Os juros futuros fecharam em alta nesta sexta-feira, pressionados por declarações do presidente Luiz Inácio Lula da Silva e uma piora na percepção de risco sobre a guerra Israel e Hamas. O chefe do Executivo mostrou pouca disposição para cumprir a meta de zerar o déficit primário em 2024, definida no texto do arcabouço fiscal, relativizando ainda o impacto negativo de um déficit entre 0,50% e 0,25% do PIB.
Lá fora, o temor de uma escalada no conflito em Gaza pressionou os preços do petróleo e enfraqueceu as bolsas, numa aparente busca por segurança nos Treasuries. Mesmo com a alta desta sexta, as taxas ainda conseguiram acumular queda na semana, com desinclinação para a curva.
A taxa do contrato de Depósito Interfinanceiro (DI) para janeiro de 2025 fechou em 10,990%, de 10,791% no ajuste anterior, e a do DI para janeiro de 2026 subiu de 10,57% para 10,81%. A do DI para janeiro de 2027, que nas máximas voltou a rodar na casa de 11%, era de 10,97% no fechamento (10,72% na quinta-feira) e a do DI para janeiro de 2029 avançou a 11,37%, de 11,17%. Na semana, as taxas curtas caíam perto de 10 pontos, as intermediárias e as longas, cerca de 25 pontos.
Em café com jornalistas pela manhã, Lula disse que dificilmente o Brasil atingirá o déficit zero em 2024 e que um rombo de 0,5% ou 0,25% não é "nada". "Eu não vou estabelecer uma meta fiscal que me obrigue a começar o ano fazendo um corte de bilhões nas obras que são prioritárias nesse País", disse.
Afirmou ainda que o mercado é "ganancioso demais" ao cobrar a meta que "eles acreditam" que vai ser cumprida. "Quero dizer para vocês que nós dificilmente chegaremos à meta zero, até porque eu não quero fazer cortes em investimentos e obras", afirmou.
A fala caiu como uma bomba nos mercados. Ainda que as projeções dos analistas, inclusive no Boletim Focus, não apontem para o cumprimento da meta, a avaliação dos agentes é de que uma vez isso dito pelo presidente tem um peso muito maior e negativo para a imagem e credibilidade do País. "Lula não falou nada de novo, mas quando se abandona o objetivo muito cedo, os agentes ficam desconfiados, numa semana que vinha sendo muito positiva para as aspirações da Fazenda", afirmou Daniel Leal, estrategista de renda fixa da BGC Liquidez, referindo-se sobretudo à aprovação do projeto de lei da taxação dos fundos de alta renda na Câmara.
Para Leal, desde que as declarações não sejam oficializadas ou endossadas por mais gente dentro do governo, a tendência é de que os mercados "voltem um pouco" após a reação inicial fortemente negativa. "Lula tem disso.
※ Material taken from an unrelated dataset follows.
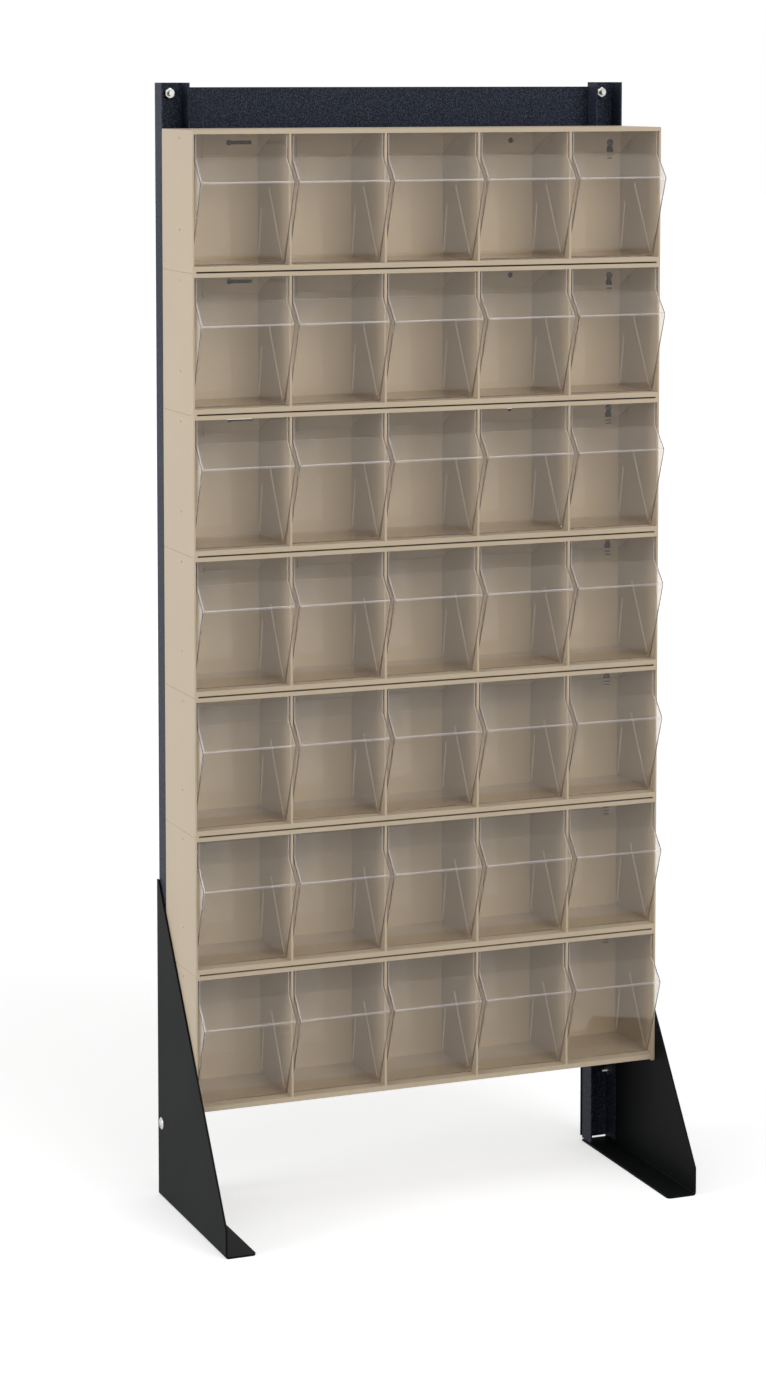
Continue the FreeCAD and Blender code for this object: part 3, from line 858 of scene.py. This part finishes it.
def studio_floor():
    """Pale floor that is whiter to the camera than to the light that falls on the stand."""
    material, tree = start_material("studio_floor")
    plain = put(tree, "ShaderNodeBsdfDiffuse", {"Color": (0.55, 0.55, 0.545, 1.0)})
    pale = put(tree, "ShaderNodeBsdfDiffuse", {"Color": (0.8, 0.8, 0.8, 1.0)})
    place = put(tree, "ShaderNodeTexCoord").outputs["Object"]
    away = put(tree, "ShaderNodeVectorMath", {0: place}, operation="LENGTH").outputs["Value"]
    strength = put(tree, "ShaderNodeMapRange", {
        "Value": away, "From Min": 0.8, "From Max": 4.0, "To Min": 0.5, "To Max": 0.8,
    })
    glow = put(tree, "ShaderNodeEmission", {
        "Color": (1.0, 1.0, 1.0, 1.0), "Strength": strength.outputs[0],
    })
    white = put(tree, "ShaderNodeAddShader", {0: pale.outputs[0], 1: glow.outputs[0]})
    mixed = put(tree, "ShaderNodeMixShader", {
        0: eye_rays(tree), 1: plain.outputs[0], 2: white.outputs[0],
    })
    end_material(tree, mixed.outputs[0])
    return material


def painted_shade_card():
    """Matt dark brown grey card, a little uneven, as painted shade behind the open holes."""
    material, tree = start_material("painted_shade_card")
    cloud = put(tree, "ShaderNodeTexNoise", {"Scale": 12.0})
    colour = ramp_colour(tree, cloud.outputs["Fac"], [
        (0.3, (0.022, 0.018, 0.014)),
        (0.7, (0.03, 0.025, 0.02)),
    ])
    end_material(tree, put(tree, "ShaderNodeBsdfDiffuse", {"Color": colour}).outputs[0])
    return material


def staged_sheets(name, corners, material):
    """Flat sheets of four corners each, which aren't part of the stand."""
    mesh = bpy.data.meshes.new(name)
    mesh.from_pydata(corners, [], [range(i, i + 4) for i in range(0, len(corners), 4)])
    mesh.materials.append(material)
    sheets = add_object(name, mesh)
    sheets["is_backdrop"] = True
    return sheets


floor_half = 30.0
staged_sheets("floor", [
    (x * floor_half, y * floor_half, 0) for x, y in ((-1, -1), (1, -1), (1, 1), (-1, 1))
], studio_floor())

# How far the holes' middles lie below a cabinet's top, and from where to where they reach
hole_drop = 0.0171
hole_spans = ((0.1432, 0.1532), (0.1825, 0.2225))
card_half_height = 0.006
card_gap = 0.0015
# Painted shade: dark sheets behind the holes, seen only through clear plastic and in gloss.
painted_shade_corners = []
for level in levels:
    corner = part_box("cabinet_" + str(level))[1]
    behind = corner.y + card_gap
    bottom = corner.z - hole_drop - card_half_height
    top = corner.z - hole_drop + card_half_height
    for start, end in hole_spans + tuple((-end, -start) for start, end in hole_spans):
        painted_shade_corners += [
            (x, behind, z) for x, z in ((start, bottom), (end, bottom), (end, top), (start, top))
        ]
painted_shade_cards = staged_sheets("painted_shade_cards", painted_shade_corners, painted_shade_card())
painted_shade_cards.visible_camera = False
painted_shade_cards.visible_diffuse = False
painted_shade_cards.visible_shadow = False


# Studio light: a white room, a soft lamp on the left, a large one high in front on the right,
# and two weak ones, low in front on the left and above.
# The room itself shows plain white, and lights the stand with less.
world = bpy.data.worlds.new("white_room")
world.use_nodes = True
world.node_tree.nodes.clear()
room = world.node_tree
lit = put(room, "ShaderNodeBackground", {"Color": (1.0, 1.0, 1.0, 1.0), "Strength": 0.42})
shown = put(room, "ShaderNodeBackground", {"Color": (1.0, 1.0, 1.0, 1.0), "Strength": 1.0})
mixed = put(room, "ShaderNodeMixShader", {
    0: eye_rays(room), 1: lit.outputs[0], 2: shown.outputs[0],
})
put(room, "ShaderNodeOutputWorld", {"Surface": mixed.outputs[0]})
bpy.context.scene.world = world


def lamp(name, place, wide, high, power):
    """A soft lamp that points at the stand's middle."""
    data = bpy.data.lights.new(name, "AREA")
    data.shape = "RECTANGLE"
    data.size = wide
    data.size_y = high
    data.energy = power
    made = add_object(name, data)
    made.location = place
    made.rotation_euler = (stand_middle - Vector(place)).to_track_quat("-Z", "Y").to_euler()


stand_middle = Vector((0.0, 0.0, 0.7))
lamp("side_lamp", (-3.8, -0.2, 1.7), wide=1.6, high=2.0, power=56.0)
lamp("front_lamp", (0.8, -3.5, 3.0), wide=2.6, high=2.6, power=60.0)
lamp("left_lamp", (-2.8, -3.4, 1.3), wide=1.5, high=1.5, power=14.0)
lamp("top_lamp", (0.9, -0.8, 3.1), wide=3.0, high=2.2, power=9.0)

# Light passes many clear walls in a row here, so the ray limits are raised.
wall_bounces = 20
clear_layers = 48
rays = bpy.context.scene.cycles
rays.max_bounces = wall_bounces
rays.glossy_bounces = wall_bounces
rays.transmission_bounces = wall_bounces
rays.transparent_max_bounces = clear_layers

view = bpy.context.scene.view_settings
view.view_transform = "Standard"

low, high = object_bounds()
Faz um bate e assopra , eventualmente reconsidera e vai testando. Acredito que tanto um sell-off ou um rali nos próximos dias devem partir mesmo de eventos no exterior", disse.
O estrategista-chefe da RB Investimentos, Gustavo Cruz, lembra ainda que pela manhã o secretário do Tesouro, Rogério Ceron, havia sinalizado possibilidade de cumprimento da meta. "Horas depois, vem o presidente e fala o contrário", observou.
Ceron disse que o cenário era desafiador para 2024 e, questionado sobre se o alerta significaria que o governo já cogita alterar a meta, negou qualquer sinalização nesse sentido. "Continuaremos buscamos o déficit zero em 2024, mas podemos ter fatores extraordinários. A análise mais macro de 2024 está em curso, mas nada muda na busca por déficit zero", disse.
Ceron fez os comentários em entrevista sobre o números do Governo Central em setembro, que surpreenderam positivamente, o que ajudava a aliviar a ponta longa pela manhã. Após quatro meses no vermelho, as contas voltaram a registrar superávit primário, de R$ 11,548 bilhões. O resultado ficou acima da mediana das expectativas, de saldo positivo de R$ 10,505 bilhões, de acordo com levantamento do Projeções Broadcast.